● Task to complete
Extract the complete listing and repeat it word for word.

● ● ● ● ● ● ●

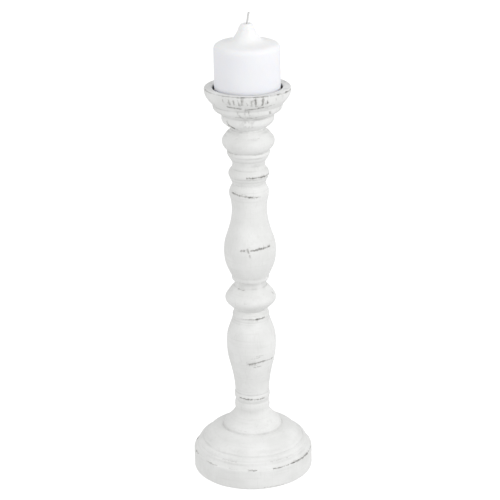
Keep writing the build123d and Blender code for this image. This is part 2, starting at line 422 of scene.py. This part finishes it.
# Shallow rings that the turning tool left: (height, half width, depth) in mm. Below 0 it is a groove.
RINGS = {
    "candle_cup": [(379.4, 0.9, -0.18), (374.6, 0.8, -0.20), (369.2, 0.9, 0.14), (364.8, 0.7, -0.16)],
    "neck_spool": [
        (356.8, 0.9, -0.26), (353.2, 0.7, -0.20), (349.6, 0.8, 0.12), (335.2, 0.9, 0.30),
        (332.9, 0.7, -0.50), (330.6, 0.8, 0.26), (328.4, 0.6, -0.34), (324.0, 0.7, -0.26),
        (319.9, 0.6, -0.24), (311.2, 0.6, -0.26), (308.0, 0.6, -0.40),
    ],
    "upper_baluster": [
        (303.2, 0.6, -0.24), (301.0, 0.7, 0.18), (298.6, 0.6, -0.14), (292.8, 0.9, -0.14),
        (210.2, 0.6, -0.20), (207.4, 0.9, 0.24), (198.9, 0.8, -0.20), (195.6, 0.9, 0.14),
        (178.6, 0.7, -0.20),
    ],
    "lower_baluster": [
        (172.6, 0.5, -0.14), (170.4, 0.6, -0.16), (163.8, 0.7, -0.16), (161.4, 0.6, -0.10),
        (87.6, 0.7, -0.14), (84.4, 0.6, -0.16), (76.4, 0.5, -0.14),
    ],
    "foot": [
        (70.8, 0.6, -0.16), (67.6, 0.7, 0.10), (46.8, 1.2, -0.12), (36.2, 1.4, -0.16), (26.0, 0.7, -0.12),
    ],
}


def stroke_field(turning, stroke, ragged):
    """How strongly a stroke marks each skin point. ragged shifts the points, to roughen its edge."""
    height_1, azimuth_1, height_2, azimuth_2, half_width, strength = stroke
    place_1, place_2 = turning.place_of(height_1 * MM), turning.place_of(height_2 * MM)
    middle = math.radians((azimuth_1 + azimuth_2) / 2.0)
    reach = math.radians(azimuth_2 - azimuth_1) / 2.0
    turned = (turning.azimuth - middle + math.pi) % (2.0 * math.pi) - math.pi
    radius = turning.skin[:, 0][:, None]
    share = np.clip((turned / max(abs(reach), 1e-3) * np.sign(reach or 1.0) + 1.0) / 2.0, 0.0, 1.0)
    if abs(reach) * radius.max() < abs(place_2 - place_1) / 2.0:
        span = place_2 - place_1
        share = np.clip((turning.walked[:, None] - place_1) / span, 0.0, 1.0)
        across = radius * (turned[None, :] - reach * (2.0 * share - 1.0))
        along = turning.walked[:, None] - (place_1 + span * share)
    else:
        across = turning.walked[:, None] - (place_1 + (place_2 - place_1) * share)[None, :]
        along = radius * np.maximum(np.abs(turned) - abs(reach), 0.0)[None, :]
    distance = np.hypot(across + ragged[0], along + ragged[1]) / (half_width * MM)
    return strength * np.exp(-0.5 * (distance / 1.1) ** 2)


def wear_field(turning, seed):
    """Worn paint on a turned section, from 0 to 1: strokes, their halos, and faint rubbing on each arris."""
    noise = ValueNoise(seed)
    points = turning.flat_points
    ragged = [turning.grid(noise.layered(points + offset, 2.0 * MM)) * 0.55 * MM for offset in (0.0, 0.11)]
    patchy = turning.grid(noise.layered(points + 0.31, 4.0 * MM, 4))
    broken = turning.grid(noise.layered(points + 0.53, (1.1 * MM, 1.1 * MM, 3.0 * MM), 2))
    random = np.random.default_rng(seed)
    strokes = list(STROKES[turning.node])
    for height_1, azimuth_1, height_2, azimuth_2, half_width, strength in STROKES[turning.node]:
        for turn in BACK_TURNS:
            shift = turn + random.uniform(-BACK_JITTER, BACK_JITTER)
            start, end = azimuth_1 + shift, azimuth_2 + shift
            strength_there = strength * random.uniform(0.6, 1.1)
            if BACK_WINDOW[0] < start and end < BACK_WINDOW[1]:
                strokes.append((height_1, start, height_2, end, half_width, strength_there))
    wear = np.zeros((len(turning.skin), turning.segments))
    halo = np.zeros_like(wear)
    for stroke in strokes:
        wide = (*stroke[:4], stroke[4] * HALO_WIDTH, stroke[5] * HALO_STRENGTH)
        wear = np.maximum(wear, stroke_field(turning, stroke, ragged))
        halo = np.maximum(halo, stroke_field(turning, wide, ragged))
    wear *= 0.82 + 0.55 * patchy + 0.50 * broken
    halo *= smooth(-0.45, 0.55, patchy + 0.5 * broken)
    arris = smooth(120.0, 700.0, turning.bend)[:, None]
    rubbed = arris * smooth(0.05, 0.75, patchy) * 0.40
    return np.clip(np.maximum.reduce([wear, halo, rubbed]), 0.0, 1.0) * turning.free


def ring_field(turning, noise):
    """The tool's rings in metres, fading in and out round the turn as they do under uneven paint."""
    rings = np.zeros((len(turning.skin), turning.segments))
    for index, (height, half_width, depth) in enumerate(RINGS[turning.node]):
        distance = (turning.walked - turning.place_of(height * MM)) / (half_width * MM)
        places = turning.flat_points + 0.7 * index
        present = turning.grid(noise.layered(places, (22 * MM, 22 * MM, 60 * MM), 2))
        rings += np.exp(-0.5 * distance**2)[:, None] * smooth(-0.45, 0.25, present) * depth * MM
    return rings


def turned_piece(node, pitch, segments, seed, smudged=0.20, shaded_hollows=1.0, lumpy=0.0, **shape):
    """A turned, painted and worn section that stands for its CAD node.

    smudged is how grey its paint is in rubbed patches, creased is how dark the painted shade in its hollows
    is, and lumpy is how much further than elsewhere its shape wanders above its wall.
    """
    turning = Turning(node, pitch * MM, segments, **shape)
    noise = ValueNoise(seed + 100)
    points = turning.flat_points
    wear = wear_field(turning, seed)
    wobble = turning.grid(noise.layered(points, (26 * MM, 26 * MM, 14 * MM), 2))
    tool = turning.grid(noise.layered(points, (70 * MM, 70 * MM, 3.0 * MM), 2))
    drift = turning.grid(noise.layered(points + 0.6, (24 * MM, 24 * MM, 9 * MM), 2)) * DRIFT
    brush = turning.grid(noise.layered(points + 0.2, (1.6 * MM, 1.6 * MM, 9 * MM), 2))
    uneven = 1.0 + lumpy * smooth(24.0 * MM, 38.0 * MM, turning.skin[:, 1])[:, None]
    rings = ring_field(turning, noise)
    depth = wobble * uneven * WOBBLE_DEPTH + tool * TOOL_DEPTH + brush * BRUSH_DEPTH
    depth = depth - wear * WEAR_DEPTH + rings
    # Painted shade: the outline's hollows and the tool's sunk rings are greyed in colour where shade falls;
    # the smudges are grey patches of the paint itself.
    hollow_shade = smooth(60.0, 420.0, -turning.bend)[:, None] * shaded_hollows
    cloud = turning.grid(noise.layered(points + 0.9, (9 * MM, 9 * MM, 7 * MM), 2))
    fleck = turning.grid(noise.layered(points + 1.3, (1.6 * MM, 1.6 * MM, 2.6 * MM), 2))
    smudge = smooth(-0.10, 0.45, cloud) * smooth(-0.25, 0.55, fleck)
    ring_shade = smooth(0.0, 0.30 * MM, -rings)
    shade_and_smudge = np.clip(hollow_shade + 0.8 * ring_shade + smudged * smudge, 0.0, 1.0) * turning.free
    piece = turning.mesh(f"{node}_turned", depth, {"wear": wear, "shade_and_smudge": shade_and_smudge}, drift * uneven)
    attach(piece, "holder")
    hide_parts(node)
    piece.data.materials.append(WHITEWASH)


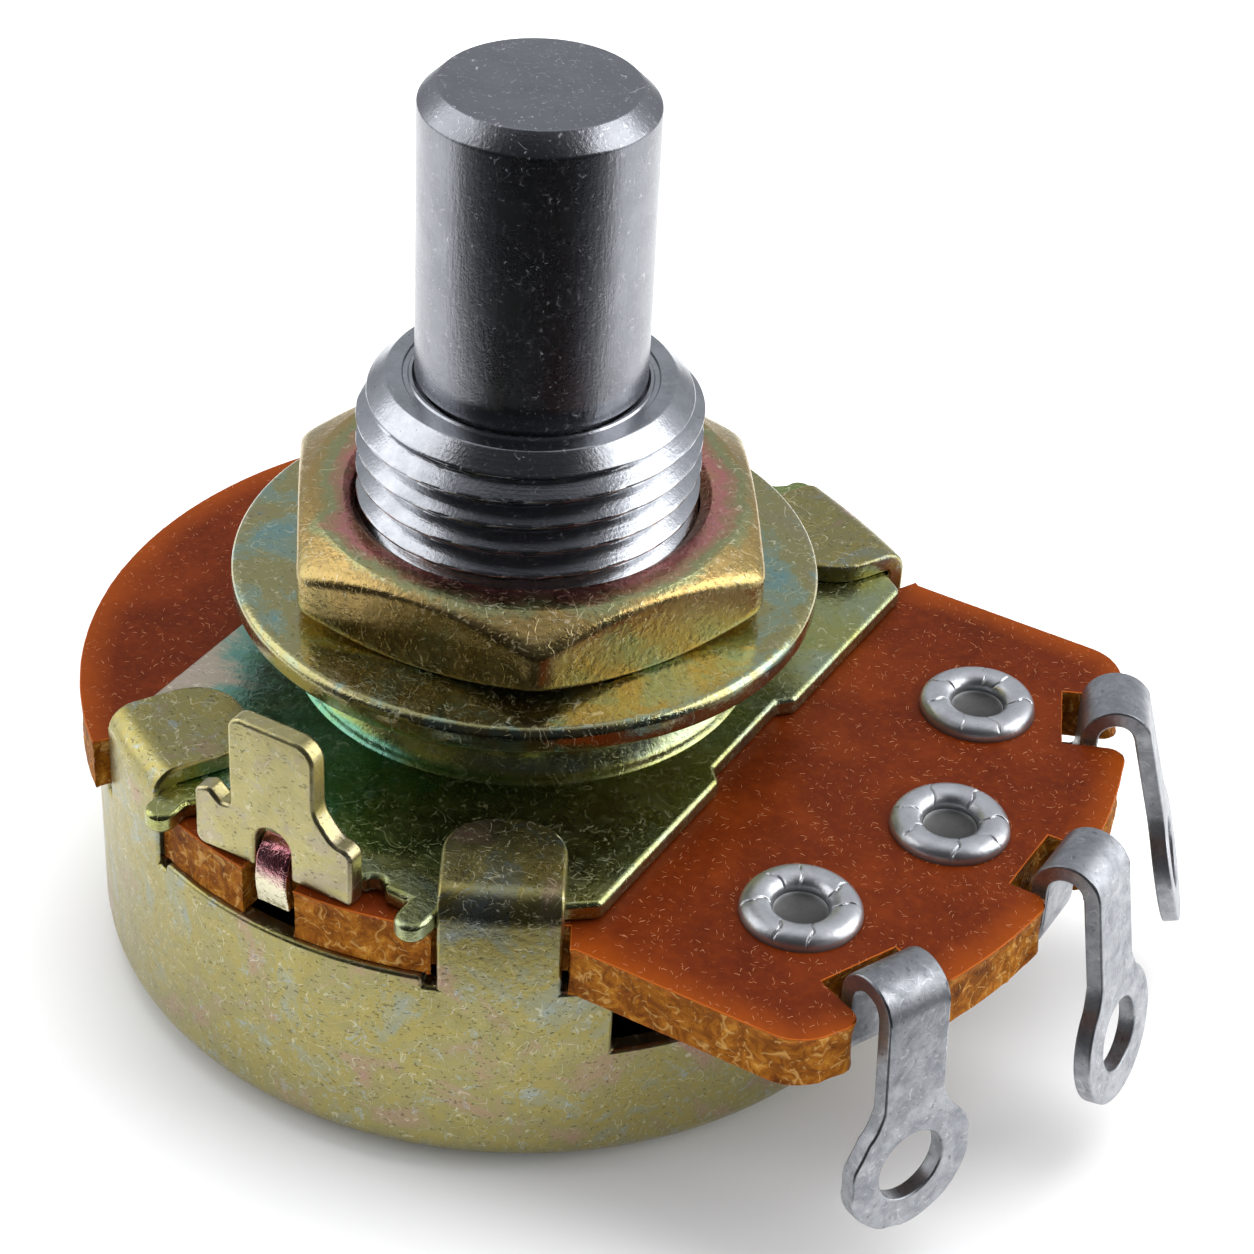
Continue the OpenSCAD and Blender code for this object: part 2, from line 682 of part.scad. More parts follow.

● ● ● ● ● ● ●

● Solution for this problem
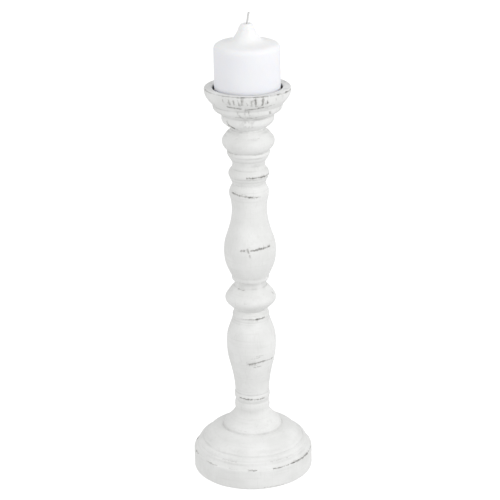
Keep writing the build123d and Blender code for this image. This is part 2, starting at line 422 of scene.py. This part finishes it.
# Shallow rings that the turning tool left: (height, half width, depth) in mm. Below 0 it is a groove.
RINGS = {
    "candle_cup": [(379.4, 0.9, -0.18), (374.6, 0.8, -0.20), (369.2, 0.9, 0.14), (364.8, 0.7, -0.16)],
    "neck_spool": [
        (356.8, 0.9, -0.26), (353.2, 0.7, -0.20), (349.6, 0.8, 0.12), (335.2, 0.9, 0.30),
        (332.9, 0.7, -0.50), (330.6, 0.8, 0.26), (328.4, 0.6, -0.34), (324.0, 0.7, -0.26),
        (319.9, 0.6, -0.24), (311.2, 0.6, -0.26), (308.0, 0.6, -0.40),
    ],
    "upper_baluster": [
        (303.2, 0.6, -0.24), (301.0, 0.7, 0.18), (298.6, 0.6, -0.14), (292.8, 0.9, -0.14),
        (210.2, 0.6, -0.20), (207.4, 0.9, 0.24), (198.9, 0.8, -0.20), (195.6, 0.9, 0.14),
        (178.6, 0.7, -0.20),
    ],
    "lower_baluster": [
        (172.6, 0.5, -0.14), (170.4, 0.6, -0.16), (163.8, 0.7, -0.16), (161.4, 0.6, -0.10),
        (87.6, 0.7, -0.14), (84.4, 0.6, -0.16), (76.4, 0.5, -0.14),
    ],
    "foot": [
        (70.8, 0.6, -0.16), (67.6, 0.7, 0.10), (46.8, 1.2, -0.12), (36.2, 1.4, -0.16), (26.0, 0.7, -0.12),
    ],
}


def stroke_field(turning, stroke, ragged):
    """How strongly a stroke marks each skin point. ragged shifts the points, to roughen its edge."""
    height_1, azimuth_1, height_2, azimuth_2, half_width, strength = stroke
    place_1, place_2 = turning.place_of(height_1 * MM), turning.place_of(height_2 * MM)
    middle = math.radians((azimuth_1 + azimuth_2) / 2.0)
    reach = math.radians(azimuth_2 - azimuth_1) / 2.0
    turned = (turning.azimuth - middle + math.pi) % (2.0 * math.pi) - math.pi
    radius = turning.skin[:, 0][:, None]
    share = np.clip((turned / max(abs(reach), 1e-3) * np.sign(reach or 1.0) + 1.0) / 2.0, 0.0, 1.0)
    if abs(reach) * radius.max() < abs(place_2 - place_1) / 2.0:
        span = place_2 - place_1
        share = np.clip((turning.walked[:, None] - place_1) / span, 0.0, 1.0)
        across = radius * (turned[None, :] - reach * (2.0 * share - 1.0))
        along = turning.walked[:, None] - (place_1 + span * share)
    else:
        across = turning.walked[:, None] - (place_1 + (place_2 - place_1) * share)[None, :]
        along = radius * np.maximum(np.abs(turned) - abs(reach), 0.0)[None, :]
    distance = np.hypot(across + ragged[0], along + ragged[1]) / (half_width * MM)
    return strength * np.exp(-0.5 * (distance / 1.1) ** 2)


def wear_field(turning, seed):
    """Worn paint on a turned section, from 0 to 1: strokes, their halos, and faint rubbing on each arris."""
    noise = ValueNoise(seed)
    points = turning.flat_points
    ragged = [turning.grid(noise.layered(points + offset, 2.0 * MM)) * 0.55 * MM for offset in (0.0, 0.11)]
    patchy = turning.grid(noise.layered(points + 0.31, 4.0 * MM, 4))
    broken = turning.grid(noise.layered(points + 0.53, (1.1 * MM, 1.1 * MM, 3.0 * MM), 2))
    random = np.random.default_rng(seed)
    strokes = list(STROKES[turning.node])
    for height_1, azimuth_1, height_2, azimuth_2, half_width, strength in STROKES[turning.node]:
        for turn in BACK_TURNS:
            shift = turn + random.uniform(-BACK_JITTER, BACK_JITTER)
            start, end = azimuth_1 + shift, azimuth_2 + shift
            strength_there = strength * random.uniform(0.6, 1.1)
            if BACK_WINDOW[0] < start and end < BACK_WINDOW[1]:
                strokes.append((height_1, start, height_2, end, half_width, strength_there))
    wear = np.zeros((len(turning.skin), turning.segments))
    halo = np.zeros_like(wear)
    for stroke in strokes:
        wide = (*stroke[:4], stroke[4] * HALO_WIDTH, stroke[5] * HALO_STRENGTH)
        wear = np.maximum(wear, stroke_field(turning, stroke, ragged))
        halo = np.maximum(halo, stroke_field(turning, wide, ragged))
    wear *= 0.82 + 0.55 * patchy + 0.50 * broken
    halo *= smooth(-0.45, 0.55, patchy + 0.5 * broken)
    arris = smooth(120.0, 700.0, turning.bend)[:, None]
    rubbed = arris * smooth(0.05, 0.75, patchy) * 0.40
    return np.clip(np.maximum.reduce([wear, halo, rubbed]), 0.0, 1.0) * turning.free


def ring_field(turning, noise):
    """The tool's rings in metres, fading in and out round the turn as they do under uneven paint."""
    rings = np.zeros((len(turning.skin), turning.segments))
    for index, (height, half_width, depth) in enumerate(RINGS[turning.node]):
        distance = (turning.walked - turning.place_of(height * MM)) / (half_width * MM)
        places = turning.flat_points + 0.7 * index
        present = turning.grid(noise.layered(places, (22 * MM, 22 * MM, 60 * MM), 2))
        rings += np.exp(-0.5 * distance**2)[:, None] * smooth(-0.45, 0.25, present) * depth * MM
    return rings


def turned_piece(node, pitch, segments, seed, smudged=0.20, shaded_hollows=1.0, lumpy=0.0, **shape):
    """A turned, painted and worn section that stands for its CAD node.

    smudged is how grey its paint is in rubbed patches, creased is how dark the painted shade in its hollows
    is, and lumpy is how much further than elsewhere its shape wanders above its wall.
    """
    turning = Turning(node, pitch * MM, segments, **shape)
    noise = ValueNoise(seed + 100)
    points = turning.flat_points
    wear = wear_field(turning, seed)
    wobble = turning.grid(noise.layered(points, (26 * MM, 26 * MM, 14 * MM), 2))
    tool = turning.grid(noise.layered(points, (70 * MM, 70 * MM, 3.0 * MM), 2))
    drift = turning.grid(noise.layered(points + 0.6, (24 * MM, 24 * MM, 9 * MM), 2)) * DRIFT
    brush = turning.grid(noise.layered(points + 0.2, (1.6 * MM, 1.6 * MM, 9 * MM), 2))
    uneven = 1.0 + lumpy * smooth(24.0 * MM, 38.0 * MM, turning.skin[:, 1])[:, None]
    rings = ring_field(turning, noise)
    depth = wobble * uneven * WOBBLE_DEPTH + tool * TOOL_DEPTH + brush * BRUSH_DEPTH
    depth = depth - wear * WEAR_DEPTH + rings
    # Painted shade: the outline's hollows and the tool's sunk rings are greyed in colour where shade falls;
    # the smudges are grey patches of the paint itself.
    hollow_shade = smooth(60.0, 420.0, -turning.bend)[:, None] * shaded_hollows
    cloud = turning.grid(noise.layered(points + 0.9, (9 * MM, 9 * MM, 7 * MM), 2))
    fleck = turning.grid(noise.layered(points + 1.3, (1.6 * MM, 1.6 * MM, 2.6 * MM), 2))
    smudge = smooth(-0.10, 0.45, cloud) * smooth(-0.25, 0.55, fleck)
    ring_shade = smooth(0.0, 0.30 * MM, -rings)
    shade_and_smudge = np.clip(hollow_shade + 0.8 * ring_shade + smudged * smudge, 0.0, 1.0) * turning.free
    piece = turning.mesh(f"{node}_turned", depth, {"wear": wear, "shade_and_smudge": shade_and_smudge}, drift * uneven)
    attach(piece, "holder")
    hide_parts(node)
    piece.data.materials.append(WHITEWASH)


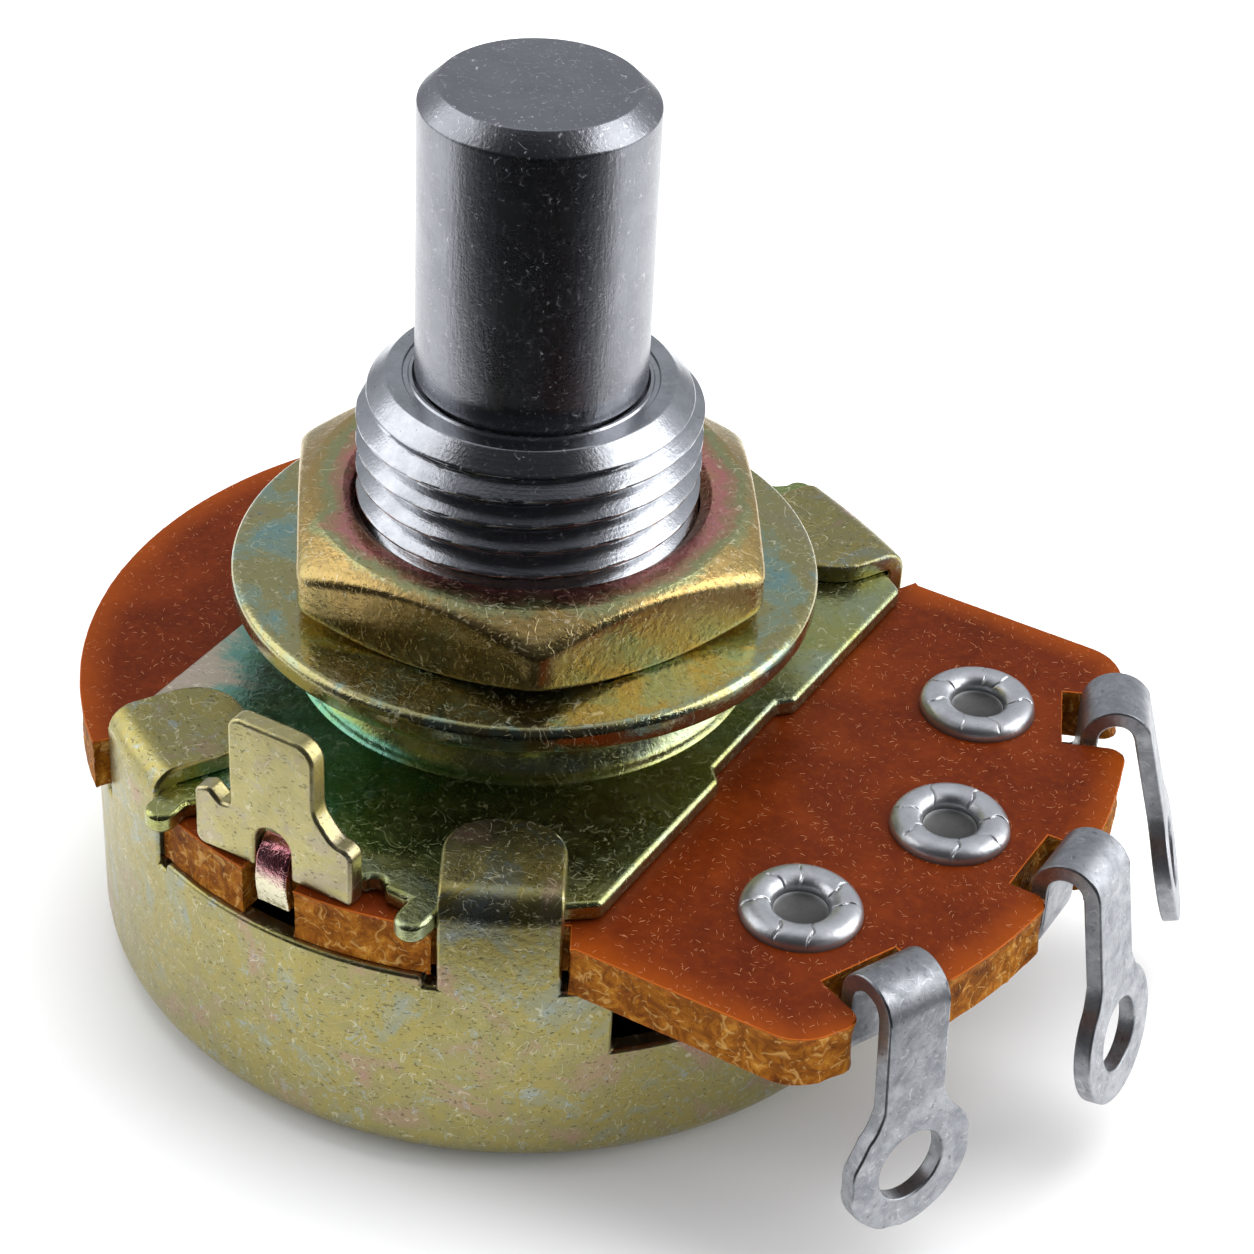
Continue the OpenSCAD and Blender code for this object: part 2, from line 682 of part.scad. More parts follow.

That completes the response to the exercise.